Performance Appraisal Reforms must be distinguished from adjacent personnel concepts. The APAR is not the same as vigilance clearance, which is a separate integrity check for pending disciplinary or criminal proceedings required before promotion or foreign posting. It differs from the Results-Framework Document (RFD), the organisational performance-management tool introduced in 2009 that grades departments and ministries rather than individuals. It is likewise distinct from the disciplinary apparatus under the Central Civil Services (Classification, Control and Appeal) Rules, 1965, which governs penalties; a poor APAR is an evaluative record, not a punitive order, though sustained adverse grading can trigger premature retirement review under Fundamental Rule 56(j) and Rule 16(3) of the All India Services (Death-cum-Retirement Benefits) Rules.
Controversy surrounds several edge cases. The 360-degree feedback model has drawn criticism for opacity and the potential for anonymous, unverifiable inputs to override years of documented grading, an objection raised by serving officers and commentators after high-profile non-empanelments. Grade inflation remains a structural problem: when reporting authorities routinely award grades near the ceiling, the instrument loses discriminating power, a concern flagged repeatedly by the Department of Personnel and Training. Delays in completing APARs, despite SPARROW's automated reminders, generate gaps that complicate Departmental Promotion Committee deliberations. Recent developments include proposals to align the APAR more tightly with measurable outcome indicators and to integrate it with the Mission Karmayogi capacity-building framework launched in 2020, which seeks a shift from rule-based to role-based competency assessment.

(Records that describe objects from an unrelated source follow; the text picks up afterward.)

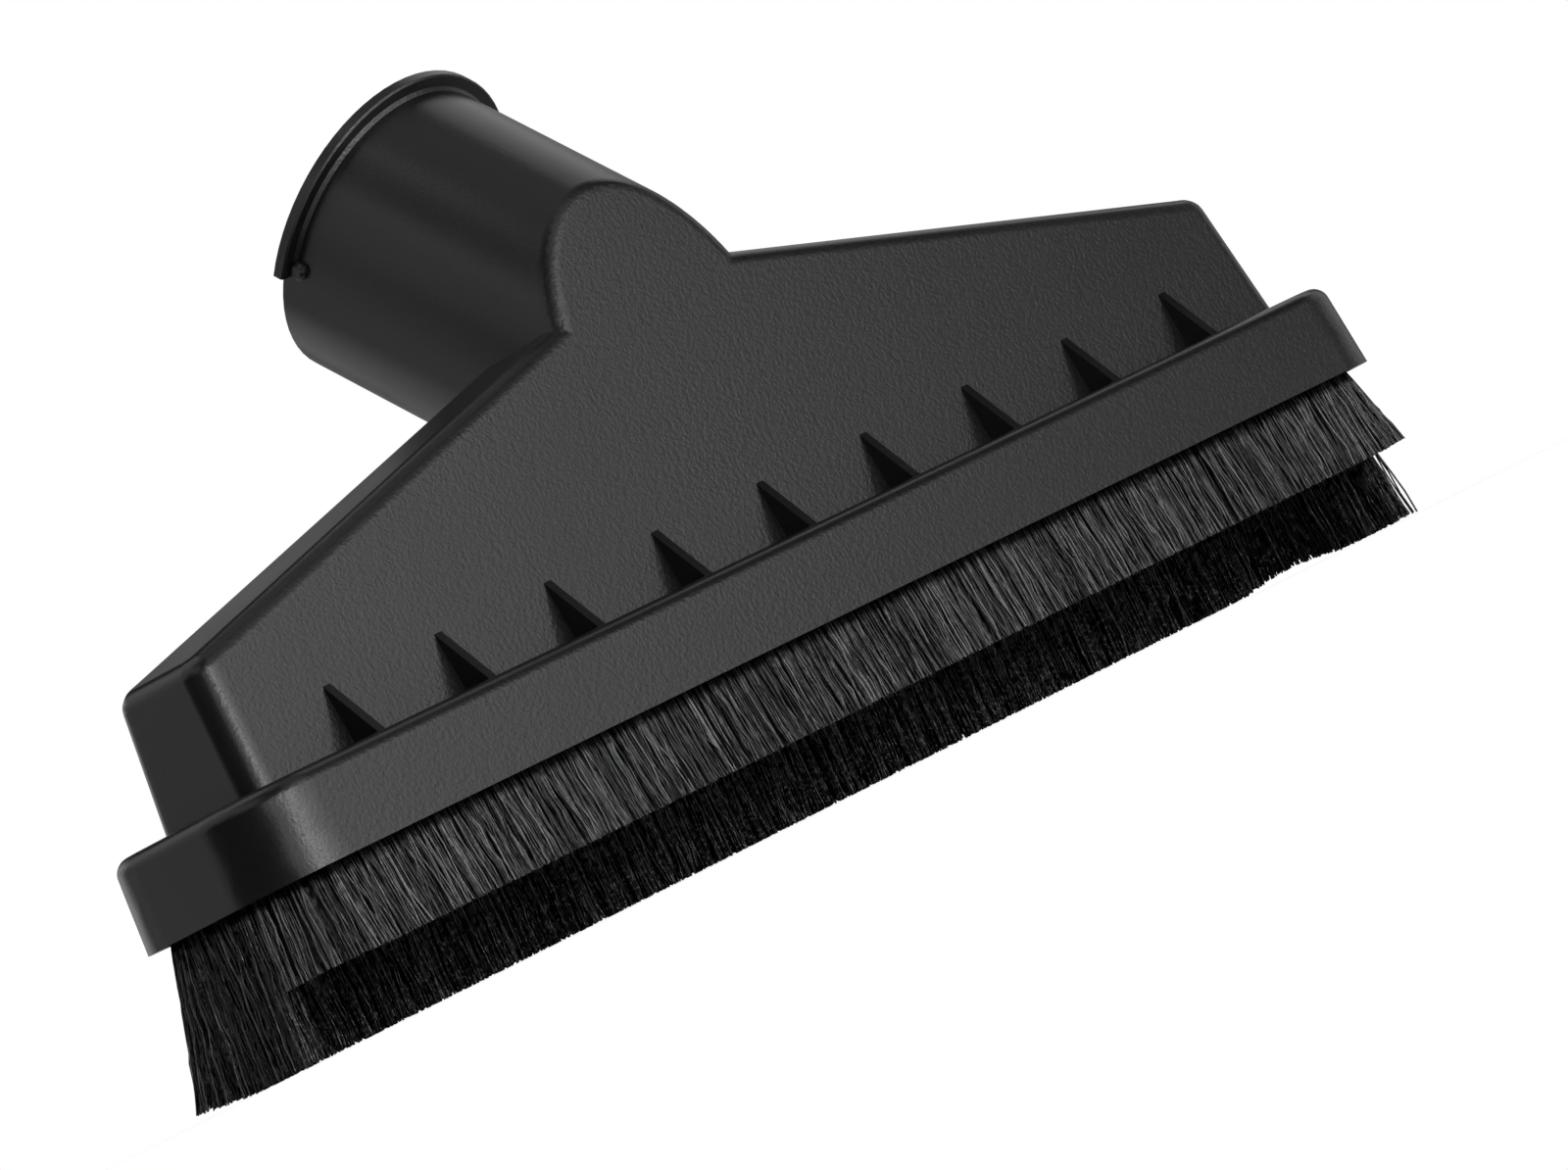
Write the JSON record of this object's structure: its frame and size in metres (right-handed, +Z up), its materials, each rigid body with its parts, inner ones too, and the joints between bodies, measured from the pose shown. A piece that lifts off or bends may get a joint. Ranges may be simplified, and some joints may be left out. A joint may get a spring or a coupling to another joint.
{
  "type": "vacuum floor brush",
  "caption": "Hollow trapezoid suction head with a ribbed front, a round hose neck with a half collar, and bristle rows round its mouth.",
  "frame": {"origin": "middle of the suction mouth, on the floor that the long bristles stand on", "axes": "+X along the head, -Y is the ribbed front, +Z up"},
  "size_m": [0.298, 0.0839, 0.1445],
  "materials": {
    "black_plastic": "fine moulded grain",
    "strip_plastic": "plain",
    "bristle": "satin filaments"
  },
  "bodies": {
    "root": {"housing": "black_plastic", "front_strip_back": "strip_plastic", "front_bristles": "bristle", "rear_strip_back": "strip_plastic", "rear_bristles": "bristle"}
  },
  "joints": []
}
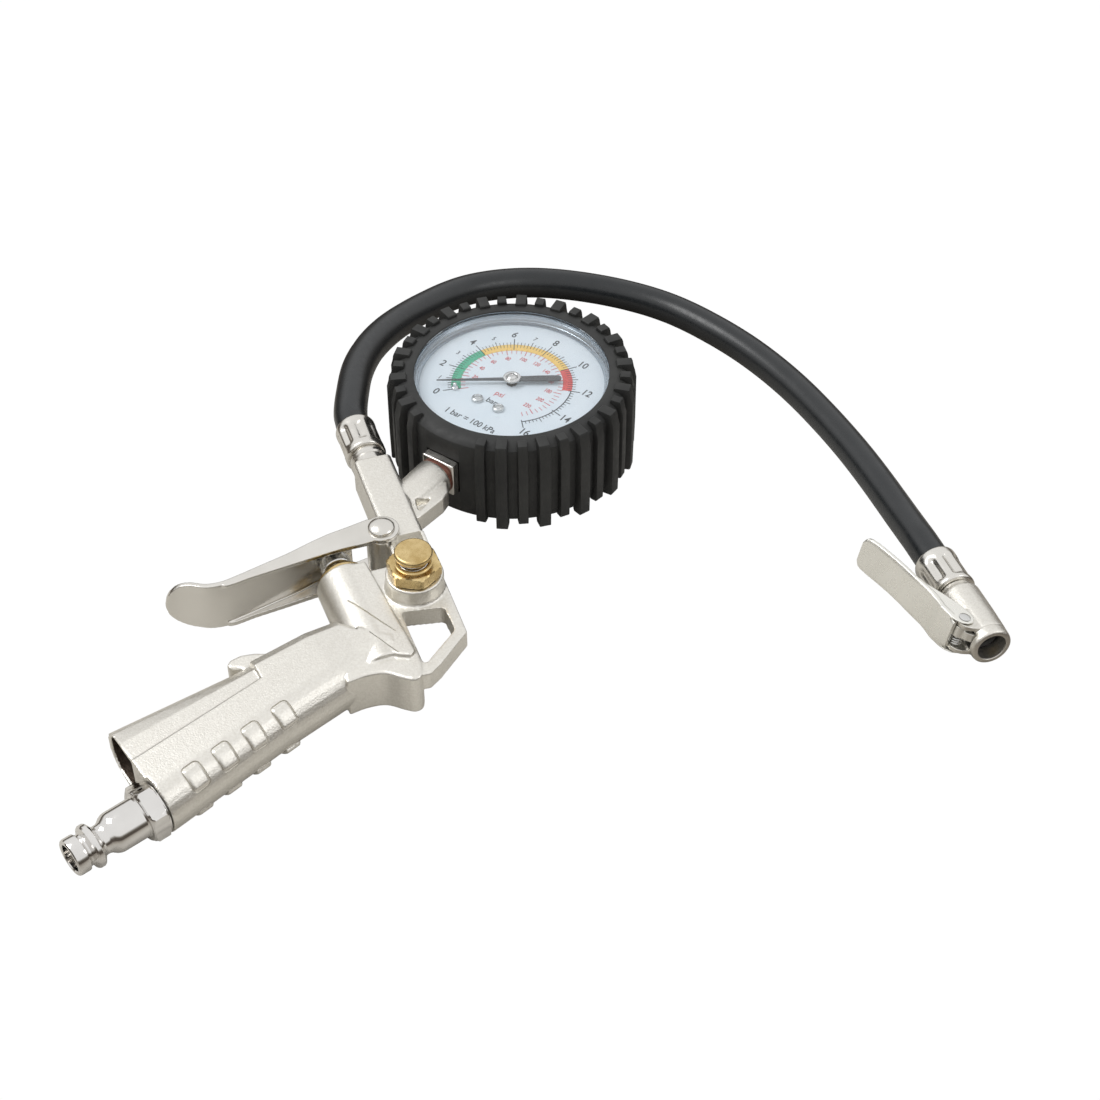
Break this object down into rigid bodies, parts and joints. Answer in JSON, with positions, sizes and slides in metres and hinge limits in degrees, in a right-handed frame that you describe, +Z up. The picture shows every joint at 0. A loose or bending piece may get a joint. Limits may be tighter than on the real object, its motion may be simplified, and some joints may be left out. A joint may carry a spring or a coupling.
{
  "type": "tire pressure gauge",
  "caption": "Pistol-grip tyre inflator with a dial pressure gauge in a ribbed rubber boot, squeeze trigger, bleed button, flexible hose and clip-on valve chuck.",
  "frame": {"origin": "centre of the tool's own footprint, without hose and chuck, on the surface it lies on", "axes": "+Z up out of the surface; +Y roughly along the barrel towards the hose; +X across it towards the dial. The tool lies on its side, tipped 5 degrees so that the edge of the foot on the back of the boot and the end of the handle both touch."},
  "size_m": [0.2606, 0.2182, 0.0411],
  "materials": {
    "cast_nickel": "satin nickel-plated casting",
    "stamped_nickel": "nickel-plated steel",
    "plug_steel": "bright chrome plate",
    "stem_chrome": "bright chrome plate",
    "bright_steel": "bright",
    "brass": "machined",
    "washer_copper": "dull copper",
    "seal_rubber": "matte",
    "boot_rubber": "matte",
    "hose_rubber": "semi-matte",
    "grey_metal": "satin grey",
    "dial_white": "printed white",
    "pointer_black": "satin black",
    "clear_lens": "clear"
  },
  "bodies": {
    "tool": {"pistol_body": "cast_nickel", "air_inlet_plug": "plug_steel", "inlet_seal_ring": "seal_rubber", "valve_gland": "brass", "valve_spring": "bright_steel", "stem_oring": "seal_rubber", "trigger_rivet": "stamped_nickel", "bleed_valve_body": "brass", "bleed_spring": "bright_steel", "bleed_seal": "seal_rubber", "hose_connector": "stamped_nickel", "ferrule_barrel": "stamped_nickel", "gauge_boot": "boot_rubber", "gauge_case": "bright_steel", "gauge_bezel": "grey_metal", "gauge_lens": "clear_lens", "dial_spacer_ring": "grey_metal", "gauge_dial": "dial_white", "dial_screw_a": "bright_steel", "dial_screw_b": "bright_steel", "zero_stop_pin": "bright_steel", "movement_back_plate": "brass", "movement_front_plate": "brass", "movement_pillar_a": "brass", "movement_pillar_b": "brass", "gauge_socket": "stem_chrome", "stem_seal_washer": "washer_copper", "bourdon_tube": "brass", "tube_tip": "brass", "hose": "hose_rubber", "ferrule_chuck": "stamped_nickel", "chuck_body": "stamped_nickel", "chuck_seal": "seal_rubber", "chuck_core_pin": "brass", "chuck_lever_pin": "bright_steel", "chuck_spring": "bright_steel"},
    "trigger": {"trigger_lever": "stamped_nickel"},
    "stem": {"valve_stem": "bright_steel", "valve_poppet_seal": "seal_rubber"},
    "bleed": {"bleed_button": "brass"},
    "sector": {"sector_gear": "brass"},
    "needle": {"pointer": "pointer_black", "pointer_hub": "plug_steel", "pointer_arbor": "brass"},
    "link": {"link_bar": "bright_steel"},
    "clip": {"chuck_lever": "stamped_nickel"}
  },
  "joints": [
    {"name": "trigger_pivot", "type": "hinge", "parent": "tool", "child": "trigger", "pos_m": [0.00563, -0.00001, 0.01728], "axis": [-0.0648, -0.0583, 0.9962], "range_deg": [0, 11], "stiffness_Nm_per_rad": 0.8, "springref_deg": -8.59},
    {"name": "valve_stem_slide", "type": "slide", "parent": "tool", "child": "stem", "axis": [0.0518, -0.9971, -0.055], "range_m": [0, 0.003], "deforming": ["valve_spring"]},
    {"name": "bleed_button_slide", "type": "slide", "parent": "tool", "child": "bleed", "axis": [0.0648, 0.0583, -0.9962], "range_m": [0, 0.0015], "stiffness_N_per_m": 800, "springref_m": -0.001, "deforming": ["bleed_spring"]},
    {"name": "sector_pivot", "type": "hinge", "parent": "tool", "child": "sector", "pos_m": [0.06922, 0.0537, 0.02306], "axis": [-0.0648, -0.0583, 0.9962], "range_deg": [0, 26.1], "stiffness_Nm_per_rad": 0.002, "springref_deg": -17.19},
    {"name": "pointer_spindle", "type": "hinge", "parent": "tool", "child": "needle", "pos_m": [0.05713, 0.04478, 0.0342], "axis": [-0.0648, -0.0583, 0.9962], "range_deg": [-262, 0]},
    {"name": "link_slide", "type": "slide", "parent": "tool", "child": "link", "axis": [-0.99, 0.1295, -0.0568], "range_m": [0, 0.003]},
    {"name": "chuck_lever_pivot", "type": "hinge", "parent": "tool", "child": "clip", "pos_m": [0.1506, -0.06685, 0.00762], "axis": [-0.1736, 0.006, -0.9848], "range_deg": [0, 11], "stiffness_Nm_per_rad": 0.12, "springref_deg": -28.65}
  ],
  "couplings": [
    {"joint": "valve_stem_slide", "follows": "trigger_pivot", "m_per_rad": 0.0148},
    {"joint": "pointer_spindle", "follows": "sector_pivot", "ratio": -10},
    {"joint": "link_slide", "follows": "sector_pivot", "m_per_rad": 0.006}
  ]
}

For the working practitioner, the APAR is the single most consequential document governing a career. It determines empanelment, sensitive postings, deputation eligibility, and protection against compulsory retirement. Diplomats and desk officers analysing Indian bureaucratic behaviour should understand that an officer's incentives are shaped by the appraisal cycle, the identity of the reporting and reviewing authorities, and the disclosure-and-representation regime that now makes grading contestable. The reform trajectory—from confidential, inflation-prone ACRs toward transparent, multi-source, digitally administered evaluation—remains incomplete, and mastery of its mechanics is indispensable for anyone interpreting personnel decisions within the Government of India.
Example
In 2015 the Department of Personnel and Training launched the SPARROW platform to record IAS officers' Annual Performance Appraisal Reports electronically, replacing paper-based filing and embedding online representation against adverse grades.
Frequently asked questions
The ACR was withheld from the officer and shared only adverse remarks, whereas the APAR, governed by the 2007 Rules and the Dev Dutt v. Union of India (2008) judgment, must disclose the full grading. The APAR also grants a right of representation against any entry, which the ACR system lacked.